The OSČ and the Vienna Commission had a complicated and vacillating relationship for several years. In 1902, the OSČ accepted that the Vienna Commission would be the sole representative of the trade union movement in the Austrian Empire to the international strike fund of the International Secretariat of National Trade Union Centres. Aside from this concession, however, the OSČ demanded autonomy for the ethnic Czech trade union movement. Yet over the next three years, several OSČ member unions, including its strongest one, the Union of Metalworkers, joined the Vienna Commission.

In 1904 Roušar was replaced as the secretary by Josef Steiner. Under Steiner's leadership, relations with the Vienna Commission worsened. In advance of the 1905 Amsterdam congress of the International Secretariat of National Trade Union Centres, the OSČ sought recognition as a separate trade union centre. The congress allowed an OSČ representative was allowed to attend as a guest but rejected the OSČ's bid for recognition.

The tensions between OSČ and the Vienna Commission peaked in 1905 and 1906. The Vienna Commission argued that the Czech autonomism was a minority standpoint within the labour movement, while the OSČ became more vocal. The OSČ began a process of regaining some unions that had been lost to the Vienna Commission from 1902 to 1905. In early 1906 the Union of Shoemakers rejoined.

===Growth of OSČ===

In 1909 the Union of Metalworkers rejoined OSČ. The following year unions organizing chemical workers, leatherworkers, miners and tailors followed suit. In 1910 Rudolf Tayerlé succeeded Steiner. The Vienna Commission became increasingly frustrated as the OSČ expanded its sphere of influence. By 1911 the OSČ had established a considerable following in Moravia and Silesia. This development marked a definite break with the Vienna Commission. Nevertheless, the Vienna Commission unions continued to encompass the majority of ethnic Czech workers in those regions.

===War===

The outbreak of the First World War in 1914 was a heavy blow to the organizational growth of the OSČ. Many union activists were drafted and sent to the battlefields. Prices of essential commodities rose, making the bargaining position of workers weaker. By the end of the year the OSČ had lost almost half of its membership. Several local structures were closed down and several OSČ publications were discontinued. Repressive measures were enacted by the government in order to forestall strikes in the strategically important mining and industrial sectors. Strikers or protesters could be punished with jail or being sent to the front.
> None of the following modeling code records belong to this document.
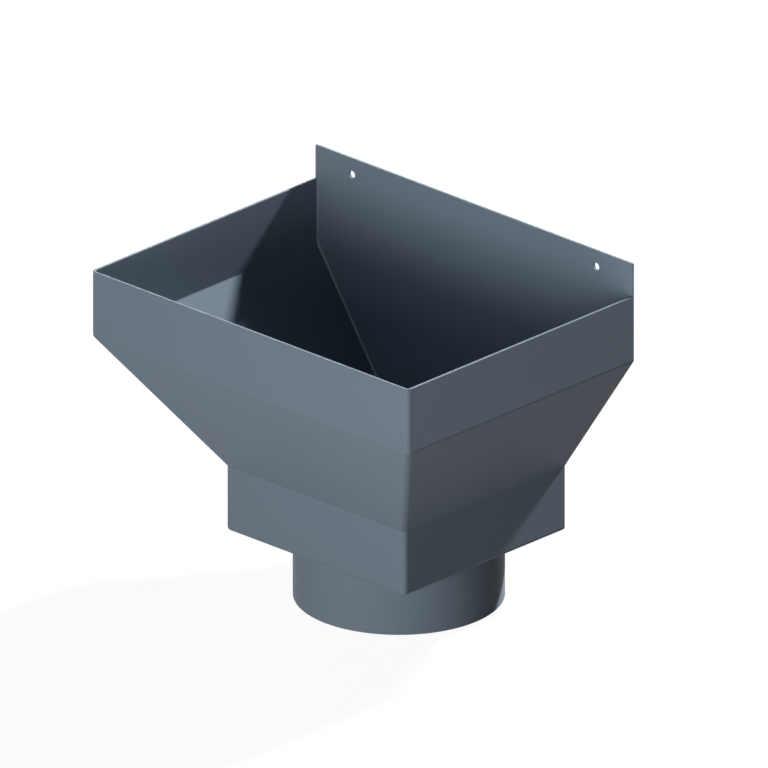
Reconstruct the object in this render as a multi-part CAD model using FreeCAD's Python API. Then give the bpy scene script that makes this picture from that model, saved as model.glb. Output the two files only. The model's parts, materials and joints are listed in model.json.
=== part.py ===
"""Downpipe hopper head: a rainwater head of thin coated sheet that hangs on a wall.

Three welded pieces share one frame, in millimetres. The origin is the centre of the spigot's
lower end, +Z points up, +Y points at the wall, and +X points right for someone facing the wall.
"""
import FreeCAD, Part
import math
import os

from FreeCAD import Vector

# Sheet and bends
sheet = 1.2
bend_radius = 1.3
floor_bend_radius = 0.8
rim_round = 0.3

# Hopper, outside sizes
hopper_width = 200.0
hopper_depth = 150.0
band_height = 32.2
taper_height = 65.0
box_height = 32.2

# Floor left around the spigot, which sets the size of the lower box
box_side_margin = 7.9
box_front_margin = 7.2

# Back plate
upstand_height = 16.3
screw_hole_diameter = 3.7
screw_side_distance = 23.0
screw_top_distance = 8.0

# Outlet spigot
spigot_diameter = 97.0
spigot_wall = 1.2
spigot_length = 32.0
spigot_wall_gap = 2.5

# Welds
corner_weld_leg = 1.2
spigot_weld_leg = 1.0

# How near its plane an edge or a face lies to be picked, and how far a hole's cut overruns
pick_tolerance = 1e-6
cut_overrun = sheet

# Levels, planes and insets that follow from the sizes above
floor_z = spigot_length
low_fold_z = floor_z + box_height
high_fold_z = low_fold_z + taper_height
rim_z = high_fold_z + band_height
top_z = rim_z + upstand_height
wall_y = spigot_diameter / 2 + spigot_wall_gap
plate_front_y = wall_y - sheet
front_y = wall_y - hopper_depth
side_inset = (hopper_width - spigot_diameter) / 2 - box_side_margin
front_inset = hopper_depth - spigot_wall_gap - spigot_diameter - box_front_margin
band_insets = (0.0, 0.0)
box_insets = (side_inset, front_inset)
taper_angle = math.atan2((side_inset + front_inset) / 2, taper_height)
fold_shift = sheet * math.tan(taper_angle / 2)


def arc_middle(radius):
    """How far in from each of its two tangents the middle of a quarter arc lies."""
    return radius * (1 - math.sqrt(0.5))


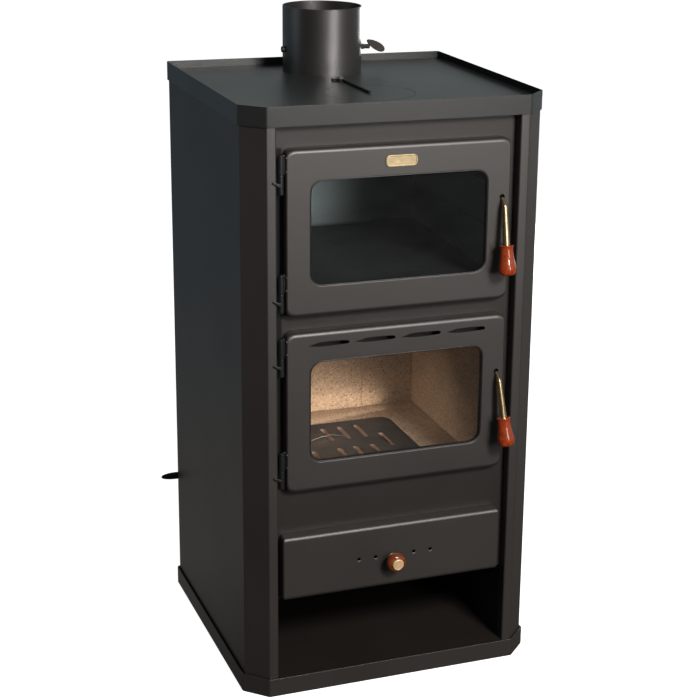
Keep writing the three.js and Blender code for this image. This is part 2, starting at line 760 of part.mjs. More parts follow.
// The floor board round the grate, with a rebate that carries the grate's edge
function floorBoard() {
  const side = innerHalf - SIDE_LINING - 2 * GAP;
  const board = box(-side, side, plateBack + GAP, liningBack - GAP, boardLow, fireFloor);
  const x = GRATE_HALF_WIDTH;
  const y0 = GRATE_CENTRE_Y - GRATE_DEPTH / 2;
  const y1 = GRATE_CENTRE_Y + GRATE_DEPTH / 2;
  const rebate = roundedRect(-x - GAP, x + GAP, y0 - GAP, y1 + GAP, GRATE_CORNER);
  const through = roundedRect(
    -x + GRATE_LEDGE, x - GRATE_LEDGE,
    y0 + GRATE_LEDGE, y1 - GRATE_LEDGE,
    GRATE_CORNER - GRATE_LEDGE,
  );
  return piece('floor_board', cut(
    board,
    prismZ(rebate, fireFloor - GRATE_THICKNESS, fireFloor + OVERRUN),
    prismZ(through, boardLow - OVERRUN, fireFloor),
  ), vermiculite);
}

function sideLining(name, hand) {
  const near = hand * (innerHalf - GAP);
  const far = hand * (innerHalf - SIDE_LINING - GAP);
  const y1 = liningBack + BACK_LINING;
  return piece(name, box(
    Math.min(near, far), Math.max(near, far),
    plateBack + GAP, y1,
    boardLow, liningTop,
  ), vermiculite);
}

function backLining(name, x0, x1) {
  return piece(name, box(x0, x1, liningBack, liningBack + BACK_LINING, boardLow, liningTop), vermiculite);
}

// Slots of the grate, as shares of its half width and half depth: x, nearer end, farther end
const grateSlotShares = [
  [-0.28, 0.14, 0.76],
  [0.02, 0.14, 0.76],
  [0.32, 0.14, 0.76],
  [0.6, -0.38, 0.27],
  [-0.75, -0.64, -0.21],
  [-0.3, -0.74, -0.2],
  [-0.02, -0.74, -0.2],
  [0.28, -0.74, -0.2],
];

function grate() {
  const x = GRATE_HALF_WIDTH;
  const y = GRATE_DEPTH / 2;
  const plan = roundedRect(-x, x, GRATE_CENTRE_Y - y, GRATE_CENTRE_Y + y, GRATE_CORNER);
  for (const [across, near, far] of grateSlotShares) {
    plan.holes.push(roundedRect(
      across * x - GRATE_SLOT_WIDTH / 2, across * x + GRATE_SLOT_WIDTH / 2,
      GRATE_CENTRE_Y + near * y, GRATE_CENTRE_Y + far * y,
      GRATE_SLOT_WIDTH / 2,
    ));
  }
  const casting = prismZ(plan, fireFloor - GRATE_THICKNESS, fireFloor, { curveSegments: SLOT_STEPS });
  return piece('grate', casting, castIron);
}

// A low bow of wire on the grate, to lift it out by
function grateWire() {
  const points = [];
  const bowSteps = 10;
  for (let i = 0; i <= bowSteps; i += 1) {
    const share = i / bowSteps;
    const along = (share - 1 / 2) * WIRE_SPAN;
    points.push(new THREE.Vector3(along, 0, WIRE_RISE * Math.sin(Math.PI * share)));
  }
  const bow = new THREE.ExtrudeGeometry(new THREE.Shape().absarc(0, 0, WIRE_RADIUS, 0, 2 * Math.PI), {
    steps: bowSteps,
    curveSegments: 3,
    extrudePath: new THREE.CatmullRomCurve3(points),
  });
  const mesh = piece('grate_lifting_wire', bow, brightSteel);
  mesh.position.set(WIRE_X, WIRE_Y, fireFloor + WIRE_RADIUS + GAP);
  mesh.rotation.z = WIRE_TURN;
  return mesh;
}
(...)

By 1917 the tide turned. Inequalities in wage increases between ethnic German and ethnic Czech workers angered the Czech working class. In the scope of a year, the OSČ membership tripled, although membership levels still lagged behind the prewar level. Recruitment was particularly strong in heavy industries. The influx posed some organizational challenges for OSČ and coincided with a shift from craft unionism to mass industrial unionism.

===Independence and the unity of the labour movement===

Between April and October 1918, OSČ negotiated a possible merger with the National Socialist Československá obec dělnická (ČOD). The negotiations ended unsuccessfully because the ČOD insisted that unions should subordinate themselves to political parties.

In October 1918 the OSČ changed its name to Odborové sdružení československé ('Czechoslovak Trade Union Association'). Discussions between OSČ and Slovak Social Democratic trade unions began in December 1918. On February 2, 1919, a Regional Trade Union Council of OSČ was formed in Slovakia, with a secretariat in Ružomberok. Later a secretariat was set ut in Bratislava. In March 1919 OSČ started a Slovak-language publication, Priekopnik ('Pioneer'). By this time OSČ had a membership of 30 000 workers in Slovakia.

Also, by February 1919, the Vienna Commission union organization that were now within the boundaries of the independent Czechoslovak Republic merged into OSČ. Likewise OSČ branches in areas that were now parts of Austria had already joined Austrian unions.